Scientific classification
- Kingdom: Animalia
- Phylum: Chordata
- Class: Aves
- Clade: Strisores
- Order: Apodiformes
- Family: Trochilidae
- Tribe: Lesbiini
- Genus: Taphrolesbia Simon, 1918
- Species: T. griseiventris
- Binomial name: Taphrolesbia griseiventris (Taczanowski, 1883)

= Grey-bellied comet =

- Genus: Taphrolesbia
- Species: griseiventris
- Authority: (Taczanowski, 1883)
- Conservation status: EN
- Parent authority: Simon, 1918

Species of bird

The grey-bellied comet (Taphrolesbia griseiventris) is a species of hummingbird in the family Trochilidae.
It is found only in a few small areas of Peru. Its natural habitats are subtropical or tropical high-altitude shrubland and rural gardens. It is threatened by habitat loss.

==Description==
The grey-bellied comet is a large hummingbird with a long beak and a deeply forked tail, growing to 14 to 17 cm. The upperparts are bronzy-green and the long green tail feathers have orangeish tips. The underparts are grey and the male has a blue throat. The tail of the female is shorter than that of the male. Both sexes have a small white spot behind the eye.

== Habitat ==
The grey-bellied comet has a limited range which contributes to its currently being endangered. The bird has been found living in five separate, but close sites in north central Peru in the Andes mountains. The grey-bellied comet inhabits areas of steep, rocky, and dry slopes with some vegetation. The bird mainly lives at altitudes of 2750 to 3170 m above sea level.

== Ecological role ==
The grey-bellied comet plays a similar role as other hummingbirds in pollinating woody shrubs and trees.

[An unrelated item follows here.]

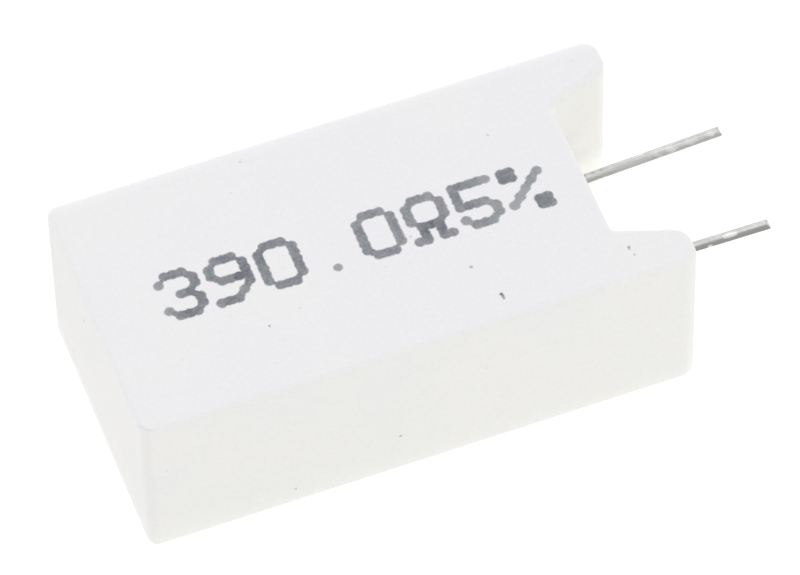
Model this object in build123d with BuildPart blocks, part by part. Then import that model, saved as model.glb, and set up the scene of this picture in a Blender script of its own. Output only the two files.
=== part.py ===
"""Board-mount wirewound resistor: a wound core potted with cement in a white ceramic case.

Frame: the case lies on its broad back face at z = 0. +X runs along the case from its closed
end to the feet and the leads, and +Z is the normal of the broad face that carries the rating.
The origin is the centre of the back face. Lengths are millimetres and angles are degrees.
"""

from build123d import *
from math import radians, tan
import os

# Ceramic case
case_length = 26.0  # closed end to the tips of the feet
case_width = 13.0
case_thickness = 9.0
end_corner = 0.5  # upright corners of the closed end
edge_round = 0.3  # soft edge all round both broad faces

# Feet, the two stand-offs beside the leads
foot_height = 3.1  # floor between the feet to their tips
foot_gap = 7.2  # clear width at that floor
foot_slope = 20.0  # lean of each inner flank
foot_root = 0.3  # inside corner between flank and floor
foot_inner_round = 0.8
foot_outer_round = 0.75

# Pocket for the wound core, open at the floor between the feet
pocket_width = 6.4
broad_wall = 1.6
end_wall = 1.8
pocket_corner = 0.9

# Cement
cement_recess = 0.25  # surface below the mouth of the pocket
collar_height = 0.2  # cement drawn up round each lead
collar_foot = 0.35  # how far the collar spreads from the lead at its foot
collar_rim = 0.05  # and at its top

# Leads
lead_diameter = 0.45
lead_pitch = 5.2
lead_height = 4.1  # axis above the back face
lead_beyond_feet = 4.9
rear_trim = 0.1  # the lead on the +Y side is cut this much shorter
lead_upright = 1.1  # straight out of the floor before the splay begins
splay_radius = 3.0
rear_splay = 2.4  # outward lean of the lead on the +Y side
front_splay = 0.8  # outward lean of the lead on the -Y side
cut_ridge = 0.08  # flat left between the two facets where a lead was cut off
cut_slope = 45.0  # lean of those facets from the wire's axis
crank_run = 2.6  # along X, where the straight lead moves out to its pitch
crank_radius = 0.9
crank_end = 0.6  # straight wire at either end of the crank
return_radius = 0.9  # the two bends that fold the other lead back
return_straight = 0.6  # wire between the deep cap and the first bend
return_cover = 0.75  # cement between the fold and the closed end of the pocket

# Wound core
rod_diameter = 3.2
rod_offset = 0.9  # rod axis from the middle of the case, towards +Y
rod_chamfer = 0.15
cap_depth = 2.0
cap_wall = 0.25
cap_bevel = 0.15
cap_fit = 0.01
ribbon_width = 0.3
ribbon_thickness = 0.1
ribbon_fit = 0.01
winding_turns = 10

# Places along X
foot_tip = case_length / 2
floor = foot_tip - foot_height
closed_end = -case_length / 2
pocket_end = closed_end + end_wall
cement_face = floor - cement_recess
lead_end = foot_tip + lead_beyond_feet
splay_start = floor + lead_upright
return_bend = pocket_end + return_cover + lead_diameter / 2
deep_cap_face = return_bend + return_radius + return_straight
crank_start = cement_face - crank_end - crank_run
mouth_cap_face = crank_start - crank_end

# Places across the case and above its back face
rear_lead_y = lead_pitch / 2
front_lead_y = -lead_pitch / 2
tip_gap = foot_gap + 2 * foot_height * tan(radians(foot_slope))
tip_width = (case_width - tip_gap) / 2
mid_height = case_thickness / 2

# The rounds at the tip of a foot share its width
outer_round = min(foot_outer_round, tip_width / 2)
inner_round = min(foot_inner_round, tip_width / 2)

# Radii round the core
rod_radius = rod_diameter / 2
cap_radius = rod_radius + cap_fit + cap_wall
coil_radius = rod_radius + ribbon_fit + ribbon_thickness / 2


def across_x(x, y=0.0, z=0.0):
    """Plane square to the case's length, with its normal along +X."""
    return Plane(origin=(x, y, z), x_dir=(0, 1, 0), z_dir=(1, 0, 0))


def facing_back(x, y=0.0, z=0.0):
    """Plane square to the case's length, with its normal along -X."""
    return Plane(origin=(x, y, z), x_dir=(0, -1, 0), z_dir=(-1, 0, 0))


# The space that the pocket takes out of the case, and that the cement fills
with BuildPart() as pocket:
    with BuildSketch(facing_back(floor, z=mid_height)):
        RectangleRounded(pocket_width, case_thickness - 2 * broad_wall, pocket_corner)
    extrude(amount=floor - pocket_end)

# Case: one pressed ceramic piece, a rounded block with two feet and the pocket
with BuildPart() as ceramic_case:
    with BuildSketch():
        with BuildLine():
            FilletPolyline(
                (closed_end, -case_width / 2),
                (foot_tip, -case_width / 2),
                (foot_tip, -tip_gap / 2),
                (floor, -foot_gap / 2),
                (floor, foot_gap / 2),
                (foot_tip, tip_gap / 2),
                (foot_tip, case_width / 2),
                (closed_end, case_width / 2),
                radius=[
                    end_corner,
                    outer_round,
                    inner_round,
                    foot_root,
                    foot_root,
                    inner_round,
                    outer_round,
                    end_corner,
                ],
                close=True,
            )
        make_face()
    extrude(amount=case_thickness)
    broad_faces = faces().filter_by(Axis.Z)
    fillet(broad_faces.edges(), edge_round)
    add(pocket.part, mode=Mode.SUBTRACT)
ceramic_case.part.label = "ceramic_case"

# Rod: plain ceramic, seated against the inside of both caps
with BuildPart() as core_rod:
    with BuildSketch(across_x(deep_cap_face + cap_wall, rod_offset, lead_height)):
        Circle(rod_radius)
    extrude(amount=mouth_cap_face - deep_cap_face - 2 * cap_wall)
    chamfer(edges().filter_by(GeomType.CIRCLE), rod_chamfer)
core_rod.part.label = "core_rod"


def end_cap(outer_plane):
    """Drawn steel cup over one end of the rod, its closed face on the given plane."""
    with BuildPart() as cup:
        with BuildSketch(outer_plane):
            Circle(cap_radius)
        extrude(amount=-cap_depth)
        rim = faces().sort_by_distance(outer_plane.origin)[0]
        chamfer(rim.edges(), cap_bevel)
        with BuildSketch(outer_plane.offset(-cap_wall)):
            Circle(rod_radius + cap_fit)
        extrude(amount=cap_wall - cap_depth, mode=Mode.SUBTRACT)
    return cup.part


deep_cap = end_cap(facing_back(deep_cap_face, rod_offset, lead_height))
deep_cap.label = "deep_cap"
mouth_cap = end_cap(across_x(mouth_cap_face, rod_offset, lead_height))
mouth_cap.label = "mouth_cap"

# Winding: one layer of resistance ribbon, from the skirt of one cap to the skirt of the other
winding_start = deep_cap_face + cap_depth + ribbon_fit + ribbon_width / 2
winding_end = mouth_cap_face - cap_depth - ribbon_fit - ribbon_width / 2
winding_length = winding_end - winding_start
with BuildPart() as resistance_winding:
    with BuildLine():
        coil = Helix(
            pitch=winding_length / winding_turns,
            height=winding_length,
            radius=coil_radius,
            center=(winding_start, rod_offset, lead_height),
            direction=(1, 0, 0),
        )
    across_ribbon = (coil @ 0) - Vector(winding_start, rod_offset, lead_height)
    with BuildSketch(Plane(origin=coil @ 0, x_dir=across_ribbon, z_dir=coil % 0)):
        Rectangle(ribbon_thickness, ribbon_width)
    sweep(path=coil, is_frenet=True)
resistance_winding.part.label = "resistance_winding"


def bent_lead(route, bends):
    """Round wire along a flat route at the leads' height, its outer tip pinched off by cutters."""
    with BuildPart() as wire:
        with BuildLine():
            path = FilletPolyline([(x, y, lead_height) for x, y in route], radius=bends)
        with BuildSketch(Plane(origin=path @ 0, z_dir=path % 0)):
            Circle(lead_diameter / 2)
        sweep(path=path)
        # Two facets, above and below the axis, meet in a narrow ridge across the tip
        facet_height = lead_diameter - cut_ridge / 2
        facet_run = facet_height / tan(radians(cut_slope))
        beside_tip = Plane(origin=path @ 1, x_dir=path % 1, z_dir=(path % 1).cross(Vector(0, 0, 1)))
        with BuildSketch(beside_tip):
            with BuildLine():
                Polyline((0, cut_ridge / 2), (-facet_run, lead_diameter), (0, lead_diameter), close=True)
            make_face()
            mirror(about=Plane.XZ)
        extrude(amount=lead_diameter, both=True, mode=Mode.SUBTRACT)
    return wire.part


def splayed_tip(side, splay, trim=0.0):
    """End of a lead that leaves the floor at its pitch and then leans outward."""
    tip_x = lead_end - trim
    return tip_x, side * (lead_pitch / 2 + (tip_x - splay_start) * tan(radians(splay)))


# Straight lead: welded to the mouth cap and cranked out to its pitch
straight_lead = bent_lead(
    [
        (mouth_cap_face, rod_offset),
        (crank_start, rod_offset),
        (crank_start + crank_run, rear_lead_y),
        (splay_start, rear_lead_y),
        splayed_tip(1, rear_splay, rear_trim),
    ],
    [crank_radius, crank_radius, splay_radius],
)
straight_lead.label = "straight_lead"

# Return lead: welded to the deep cap, folded back and run out beside the core
return_lead = bent_lead(
    [
        (deep_cap_face, rod_offset),
        (return_bend, rod_offset),
        (return_bend, front_lead_y),
        (splay_start, front_lead_y),
        splayed_tip(-1, front_splay),
    ],
    [return_radius, return_radius, splay_radius],
)
return_lead.label = "return_lead"

# The space that the capped core and its winding take up in the cement
with BuildPart() as core_space:
    with BuildSketch(across_x(deep_cap_face, rod_offset, lead_height)):
        Circle(cap_radius)
    extrude(amount=mouth_cap_face - deep_cap_face)
    chamfer(edges().filter_by(GeomType.CIRCLE), cap_bevel)

# Cement: fills the pocket round the core and the leads, a little below the mouth
with BuildPart() as cement_fill:
    add(pocket.part)
    split(bisect_by=facing_back(cement_face))
    for lead_y in (rear_lead_y, front_lead_y):
        with Locations(across_x(cement_face, lead_y, lead_height)):
            Cone(
                lead_diameter / 2 + collar_foot,
                lead_diameter / 2 + collar_rim,
                collar_height,
                align=(Align.CENTER, Align.CENTER, Align.MIN),
            )
    for inner_piece in (core_space.part, straight_lead, return_lead):
        add(inner_piece, mode=Mode.SUBTRACT)
cement_fill.part.label = "cement_fill"

os.makedirs("parts", exist_ok=True)
pieces = [
    ceramic_case.part,
    cement_fill.part,
    core_rod.part,
    resistance_winding.part,
    deep_cap,
    mouth_cap,
    straight_lead,
    return_lead,
]
for piece in pieces:
    export_step(piece, f"parts/{piece.label}.step")
    print(piece.label, round(piece.volume, 2), piece.bounding_box())
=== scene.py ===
import bmesh
import bpy
from math import cos, hypot, pi, radians, sin
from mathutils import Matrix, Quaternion, Vector


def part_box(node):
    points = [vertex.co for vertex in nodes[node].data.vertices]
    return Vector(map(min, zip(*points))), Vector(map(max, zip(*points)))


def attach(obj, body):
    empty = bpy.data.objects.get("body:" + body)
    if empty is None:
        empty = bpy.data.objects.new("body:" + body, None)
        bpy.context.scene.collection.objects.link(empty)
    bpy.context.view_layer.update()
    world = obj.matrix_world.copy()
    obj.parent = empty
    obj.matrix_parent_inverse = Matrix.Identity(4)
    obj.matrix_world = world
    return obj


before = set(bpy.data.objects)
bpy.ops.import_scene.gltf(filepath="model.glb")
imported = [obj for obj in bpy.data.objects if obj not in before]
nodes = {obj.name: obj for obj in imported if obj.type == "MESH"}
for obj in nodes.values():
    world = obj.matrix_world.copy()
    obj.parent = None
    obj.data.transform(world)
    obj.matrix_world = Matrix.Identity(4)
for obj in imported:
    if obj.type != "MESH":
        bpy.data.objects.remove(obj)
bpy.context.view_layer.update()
caseLow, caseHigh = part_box("ceramic_case")
mm = 0.001
print("frame loaded:", ", ".join(sorted(nodes)))


# Small helpers for node trees

def fill(tree, node, inputs):  # each named input gets another node's output or a plain value
    for name, value in inputs.items():
        socket = node.inputs[name]
        if isinstance(value, bpy.types.NodeSocket):
            tree.links.new(value, socket)
        else:
            socket.default_value = value


def addNode(tree, kind, inputs=None, **settings):
    made = tree.nodes.new(kind)
    for name, value in settings.items():
        setattr(made, name, value)
    fill(tree, made, inputs or {})
    return made


def maths(tree, operation, *values):
    return addNode(tree, "ShaderNodeMath", dict(enumerate(values)), operation=operation).outputs[0]


def vectorMaths(tree, operation, first, second=(0, 0, 0), scale=1.0):
    inputs = {0: first, 1: second, 3: scale}  # socket 3 is the node's scale
    made = addNode(tree, "ShaderNodeVectorMath", inputs, operation=operation)
    return made.outputs["Value" if operation in ("DISTANCE", "DOT_PRODUCT", "LENGTH") else "Vector"]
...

== Population and conservation status ==
Estimates in 2012 for the grey-bellied comet put the population at around 375 to 1,499 individual birds. Habitat modification and loss are the largest contributing factor to the species declining population. Human modification to the habitat with agriculture is fragmenting and decreasing the already small portion of land the bird inhabits. The IUCN has listed the bird as being "Endangered".